Margarethe Von Trotta è un’affezionata del Bif&st tanto da venire quasi ogni anno a trovare il pubblico di Bari. Quest’anno lo ha fatto non solo per tenere una masterclass con i ragazzi baresi e ritirare il premio del 90° anniversario della Fipresci, ma anche per presentare il suo nuovo film The Misplaced World, tratto da una vicenda autobiografica risalente a 30 anni fa.

Nel film, la protagonista è una cantante dilettante che scopre con il padre casualmente, che una cantante d’opera di una certa fama è la sosia di sua madre. Il dubbio si insinua: e se la donna avesse avuto una vita segreta che l’ha portata a fare un’altra figlia? Così cominciano le indagini, anche dentro i propri sentimenti. Scritto dalla stessa Von Trotta, The Misplaced World (titolo forzatissimo, derivato da un aria di Mahler) è un dramma familiare che cerca di raccontare con stile più profondo una storia da romanzo per signore o più trivialmente da serata con Maria De Filippi.

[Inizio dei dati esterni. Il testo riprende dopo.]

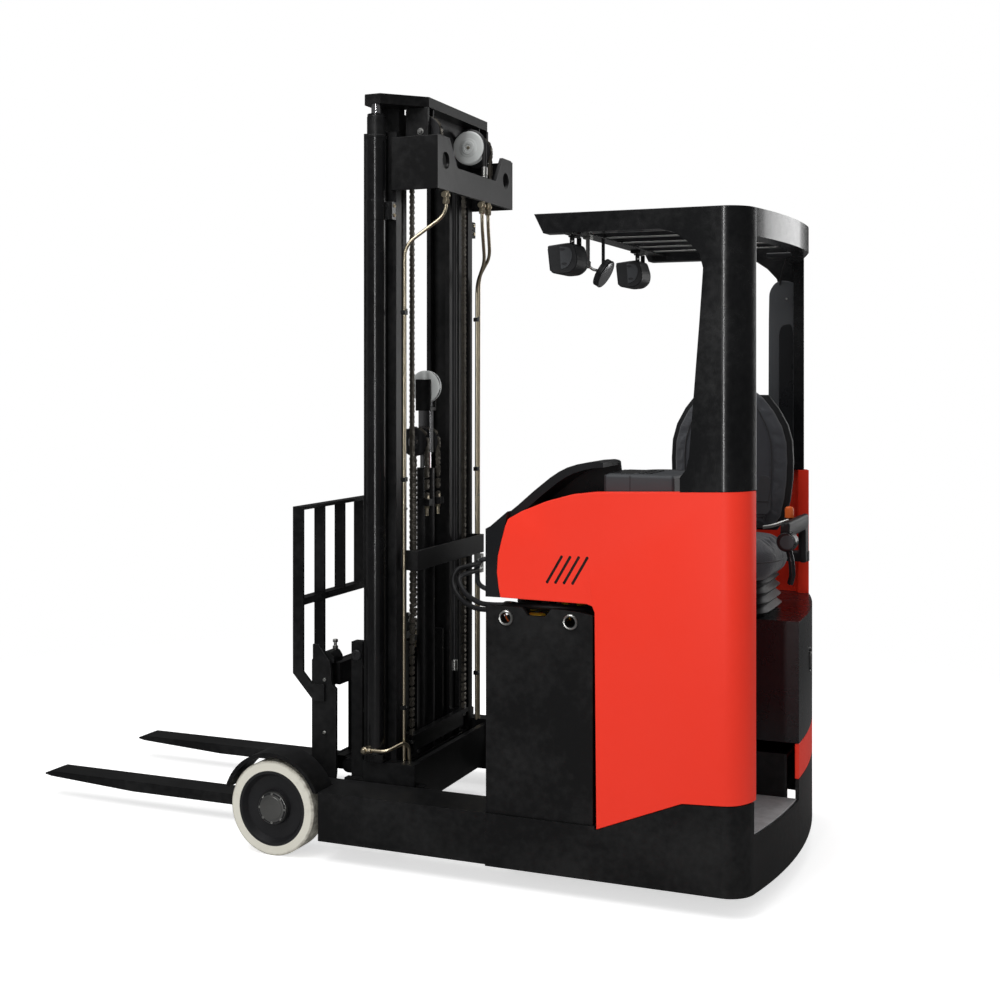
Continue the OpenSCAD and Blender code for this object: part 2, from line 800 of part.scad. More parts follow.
module free_chains() {
    color("#6b6048") both() {
        rod_z(crown_x - crown_r - 5, crown_y, 5, 1215, crown_z);
        rod_z(crown_x + crown_r + 5, crown_y, 5, 680, crown_z);
    }
}

module lift_chains() {
    color("#6b6048") both() rod_z(chain_x, chain_y, 6, 366 + seat, sheave_z);
}

// Fork carriage: a plate with rollers in the inner channels, and the lugs of the tilt pivot
plate_x = [-205, -175];
pivot_x = -132;
pivot_z = 250;
pivot_y = [284, 312];
pin_r = 16;

module carriage() {
    mid = (inner_rear - mast_front) / 2;
    color("#1b1c1e") {
        both() {
            slab(plate_x[0], -160, 296, 340, 200, 712);
            slab(-300, plate_x[0], 150, 168, 220, 690);
            for (z = [285, 625]) {
                rod_y(mid, z, -mast_front - mid - flange_t - seat, inner_y - 42, inner_y - web_t - 3);
                rod_y(mid, z, 20, 168, inner_y - 42);
            }
            difference() {
                union() {
                    slab(-161, pivot_x, pivot_y[0], pivot_y[1], pivot_z - 26, pivot_z + 26);
                    rod_y(pivot_x, pivot_z, 26, pivot_y[0], pivot_y[1]);
                }
                rod_y(pivot_x, pivot_z, pin_r + fit, pivot_y[0] - 1, pivot_y[1] + 1);
            }
        }
        for (z = [240, 600]) slab(plate_x[0], plate_x[1], -296, 296, z, z + 80);
        slab(-245, plate_x[0], -70, 70, 660, 680);
    }
}

tilt_x = [-100, -66];
bar_z = [[225, 275], [545, 625]];
shift_x = [-62, -46];

module fork_frame() {
    color("#1b1c1e") {
        for (z = bar_z) {
            w = z[0] < 400 ? 280 : 316;
            slab(tilt_x[0], tilt_x[1], -w, w, z[0], z[1]);
            slab(tilt_x[1], shift_x[0] - seat, -276, 276, z[0] + 8, z[1] - 8);
        }
        both() {
            slab(tilt_x[0], tilt_x[1], 150, 190, bar_z[0][1], bar_z[1][0]);
            slab(pivot_x, tilt_x[0], 252, 280, pivot_z - 22, pivot_z + 22);
            rod_y(pivot_x, pivot_z, 22, 252, 280);
            rod_y(pivot_x, pivot_z, pin_r, 280, 315);
        }
    }
}

side_in = 372;
side_out = side_in + 15;
rest_x = [8, 50];

module shift_plates() {
    color("#1b1c1e") {
        for (z = bar_z) slab(shift_x[0], shift_x[1], -side_in, side_in, z[0], z[1]);
        both() across(side_in, side_out) polygon([[-118, 211], [-34, 211], [-25, 245], [-25, 702], [-50, 702], [-98, 640],
            [-104, 560], [-122, 545], [-122, 240]]);
    }
}

module load_guard() {
    y = carriage_w / 2;
    color("#1b1c1e") {
        for (i = [0:rest_bars - 1]) {
            t = -y + 6 + (2 * y - 12) * i / (rest_bars - 1);
            low = i == 0 || i == rest_bars - 1 ? 640 : i == 1 || i == rest_bars - 2 ? 575 : 842;
            slab(rest_x[0], rest_x[1], t - 6, t + 6, low, guard_rest_top);
            if (low == 575) slab(shift_x[1] + seat, rest_x[0], t - 6, t + 6, 575, 615);
        }
        slab(rest_x[0], rest_x[1], -y, y, 842, 867);
        slab(rest_x[0], rest_x[1], -y, y, guard_rest_top - 12, guard_rest_top);
        both() across(side_out + seat, y) polygon([[rest_x[0], 642], [rest_x[1], 642], [rest_x[1], 592], [-36, 498],
            [-80, 498], [-80, 560], [-28, 560], [rest_x[0], 600]]);
    }
}

module forks() {
    heel = shift_x[1] + seat;
    low = fork_top - fork_t;
    color("#1d1e20") for (s = [-1, 1]) translate([0, s * fork_gap / 2, 0])
        across(-fork_w / 2, fork_w / 2) polygon([[heel, 640], [heel + fork_t, 640], [heel + fork_t, fork_top],
            [tip_x - 24, fork_top], [tip_x, fork_top - 9], [tip_x, fork_top - 14], [tip_x - 30, fork_top - 20],
            [tip_x - 420, low], [heel + 20, low], [heel, low + 20]]);
}

// Everything is drawn from the load wheel axle and set so that the origin is the middle of its length
module centred() {
    translate([-mid_x, 0, 0]) children();
}

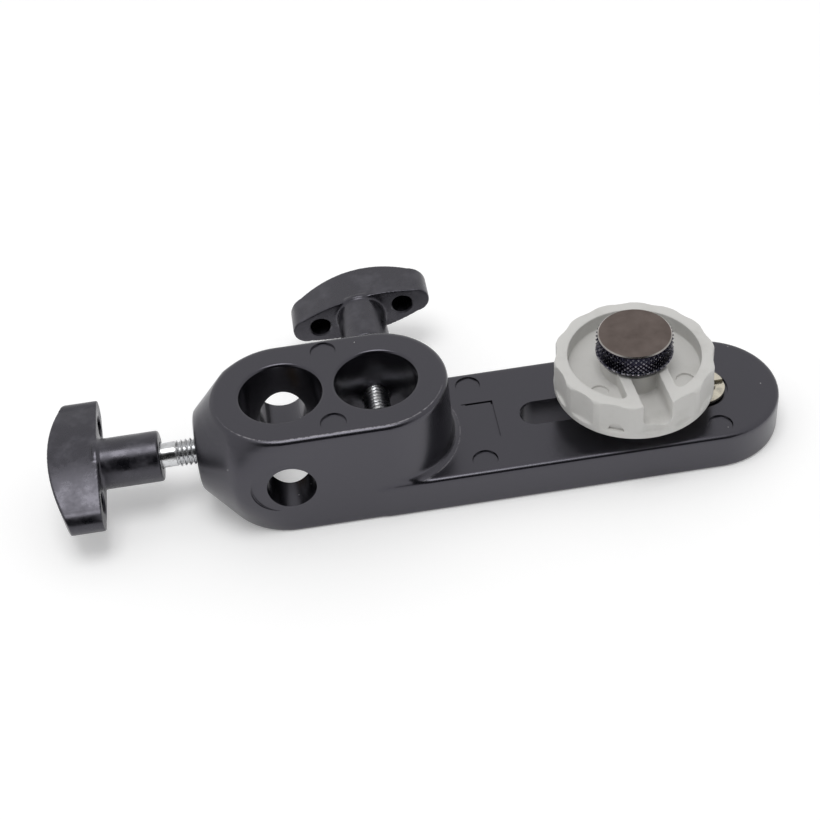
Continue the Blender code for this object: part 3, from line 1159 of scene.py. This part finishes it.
    def cross_hole(self) -> Obj:
        """The rod hole across the left socket.

        Returns:
            The cutter.
        """
        reach = 20 * MM
        profile = [(self.cross_radius, -reach), (self.cross_radius, reach)]
        hole = Shape.turned("cross_hole", profile, 80)
        lay = Matrix.Rotation(math.pi / 2, 4, "X")
        return Bench.moved(hole, Matrix.Translation((self.cross_x, 0, self.axis_z)) @ lay)

    def spot_face(self) -> Obj:
        """The spot face in the front wall, which runs out to the right and below.

        Returns:
            The cutter.
        """
        profile = [(self.spot_radius - 0.1 * MM, 0.0), (self.spot_radius, 0.1 * MM)]
        profile.append((self.spot_radius + 0.1 * MM, 5 * MM))
        spot = Shape.turned("spot_face", profile, 80)
        lay = Matrix.Rotation(math.pi / 2 - self.spot_lean, 4, "X")
        lay = Matrix.Rotation(self.spot_tilt, 4, "Z") @ lay
        place = (self.spot_x, self.spot_y, self.axis_z + self.spot_rise)
        return Bench.moved(spot, Matrix.Translation(place) @ lay)

    def thread_holes(self) -> Obj:
        """The holes of the two clamp screws, chamfered outside.

        Returns:
            The cutters, joined.
        """
        radius, lip = self.thread_radius, 0.5 * MM
        start, deep = 5 * MM, 40 * MM

        holes = []
        for x, outside, axis in (
            (-self.socket_half, -self.nose_end_x - self.socket_half, "Y"),
            (self.socket_half, self.rim_radius + 0.25 * MM, "X"),
        ):
            profile = [(radius, start), (radius, outside - lip)]
            profile += [(radius + lip, outside), (radius + lip, deep)]
            place = Matrix.Translation((x, 0, self.axis_z))
            lay = place @ Matrix.Rotation(-math.pi / 2, 4, axis)
            holes.append(Bench.moved(Shape.turned("thread_hole", profile, 48), lay))
        return Bench.group("thread_holes", holes)


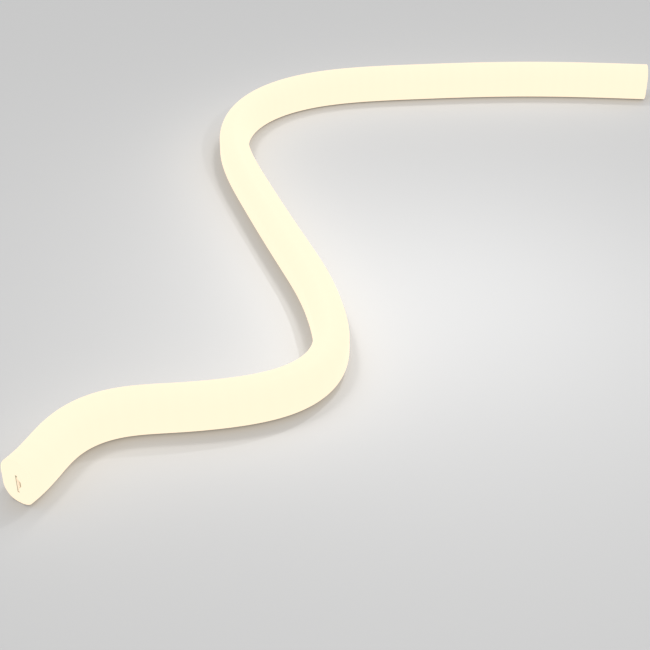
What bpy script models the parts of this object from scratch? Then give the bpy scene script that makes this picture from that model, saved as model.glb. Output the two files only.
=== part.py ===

Ovviamente l’interesse della regista è nello scavo psicologico dei tre personaggi principale, non solo le due sorelle così lontane e così vicine, diverse per indole e stile di vita e che pure nascondono nel profondo lo stesso cuore, ma anche, forse soprattutto il padre, uomo anziano che cade poco a poco nell’ossessione e che deve minuto dopo minuto riconsiderare da capo una vita che pensava compiuta. E in questa indagine di personaggi, il film regge e intriga, grazie a uno stile piano ma non banale, comunicativo, sorretto anche da bei dialoghi e bravi attori.

E’ quando il copione si sposta sul coté da feuilleton, con agnizioni, investigazioni e colpi di scena un po’ grossolani che il film si sfalda nella tensione e nella messinscena, come se Von Trotta non fosse riuscita a elaborare stilisticamente le vicende personali, a condensare il proprio vissuto in una forma cinematografica compiuta. Resta una notevole prova delle due attrici feticcio della regista, Katja Rieman e Barbara Sukowa, ma non sufficienti a ridare forza a un film che la perde scena dopo scena.